Shortly after the tense Summit of the European Council, an email from my brother, living in the UK, quoted a lengthy joke mocking the supposed expensive uselessness of the European Parliament. That same day, at a Christmas choral concert in Brussels, the composer, William Byrd was introduced (in Dutch, French and English) as offering ‘a perfect synthesis of the English and continental styles – probably not David Cameron’s favourite composer’. As the EU is mocked in the UK, so is the UK elsewhere in the EU.
Leaders are rarely at their most generous and empathetic when faced with a crisis, aware how fragile is their public mandate and how urgent political decisions may look rash with hindsight. In 2011 alone, the economic crisis has helped bring down governments in Greece, Ireland, Italy, Portugal, Slovakia and Spain. Feelings run high in the capital cities of Europe on Mr Cameron’s decision to reject participation in the rescue package presented at the European Summit in early December. I hope a relatively calm reflection is possible, picking its way amongst a few of the innumerable commentaries.
Two histories
In January 2012, the Euro is precisely ten years old, though any birthday parties have been kept quiet. The fudges made at its birth are well-known. In the case of a national currency, a balance-of-payments deficit, a sharp increase in public debt, or a significant decrease in exports, causes the currency to fall: a sustained deficit may even require devaluation to seek restored competitiveness, while painfully reducing purchasing power.
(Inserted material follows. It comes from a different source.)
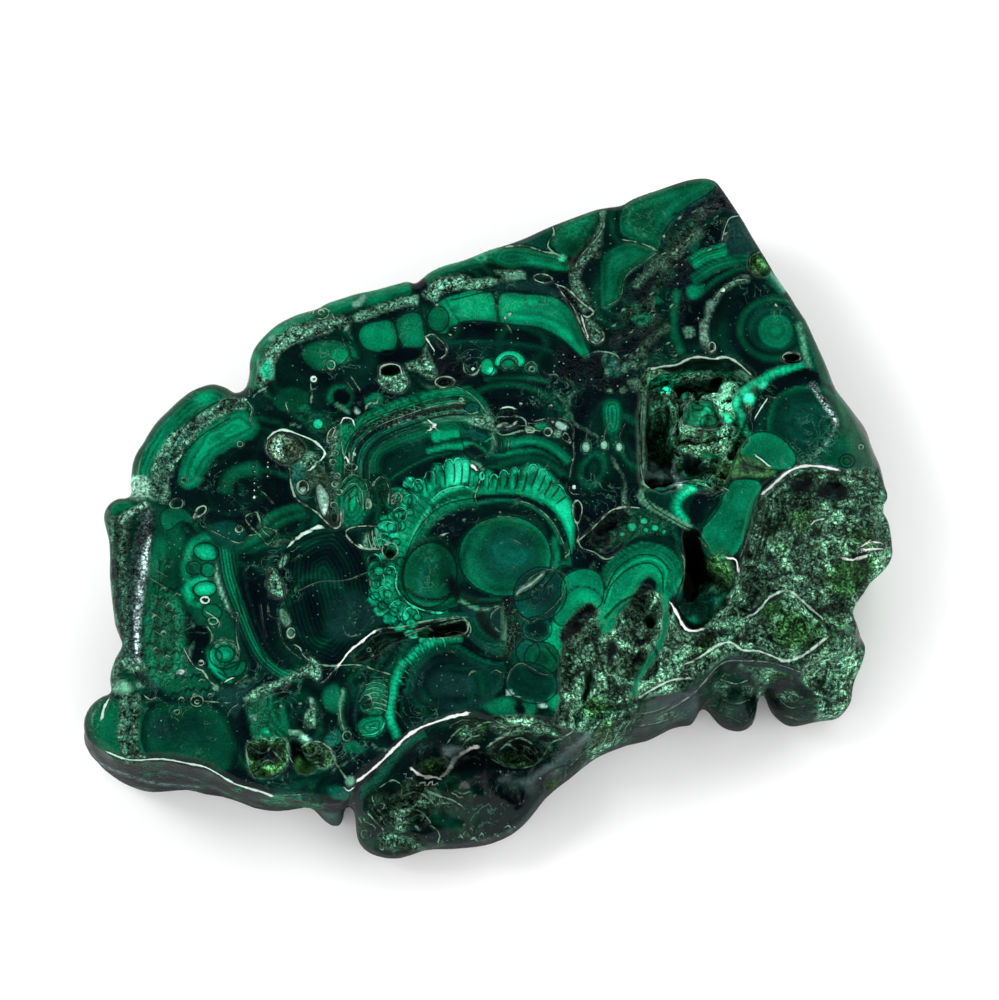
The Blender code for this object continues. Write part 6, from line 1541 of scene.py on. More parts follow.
    # toothed arc and dark nodule on its right
    belt([(746, 436), (740, 416), (737, 402), (744, 391), (760, 380), (780, 371), (804, 366)],
         "-7:deep -5:moss -3:bright 0:vivid 3:leaf 5:deep", soft=1, fade=3, cell=6, camp=0.5, wobble=1.2)
    blob([(742, 396), (752, 393), (756, 402), (746, 405)], "0:bright 2:glow", soft=1.5)
    blob([(758, 384), (766, 380), (768, 388), (760, 390)], "0:bright 2:glow", soft=1.4)
    belt([(748, 428), (756, 412), (766, 394), (782, 382), (804, 374), (816, 378)], "-7:navy -3:ink 3:ink 6:navy", soft=1.1,
         fade=3, speck=0.9)
    vein([(755, 418), (761, 408), (767, 399)], 1.7, "frost")
    vein([(768, 396), (775, 398)], 2.0, "pale")
    blob([(768, 434), (770, 410), (780, 394), (800, 386), (822, 388), (838, 400), (846, 426), (840, 448), (812, 462),
          (792, 458)], "0:green 2:moss 8:pine 18:teal", soft=1.4, period=10, amp=0.12)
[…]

However, the Euro is shared by very disparate economies, some flourishing, some struggling; some strong exporters, others – such as Greece – with virtually no export except tourism. These countries have divergent taxation cultures, employment laws, pension provisions, regulatory frameworks. Yet the problems of one country inevitably spill over to another.
Therefore the stability of the ‘Eurozone’ requires strong institutions to coordinate and supervise the members’ policies. Establishing such a regulatory regime takes time, the willingness to negotiate, and above all openness of leaders to consider amending national institutions and practices. As the Euro was established, the requisite steps were not taken, though the need was clearly recognised. Convergence criteria were established regarding inflation, national budget deficits (not to exceed 3% of GDP) and public debt (limited to 60% of GDP). This regulation proved unenforceable, however, and the fines were not imposed when the budget deficits of Germany and France exceeded the 3% limit for three years (2000 to 2002). It was untenable, or ‘hypocritical’, to punish smaller countries that later transgressed, by far larger margins.[1] Greece’s difficulties were known early on to the EU, which failed to intervene in time.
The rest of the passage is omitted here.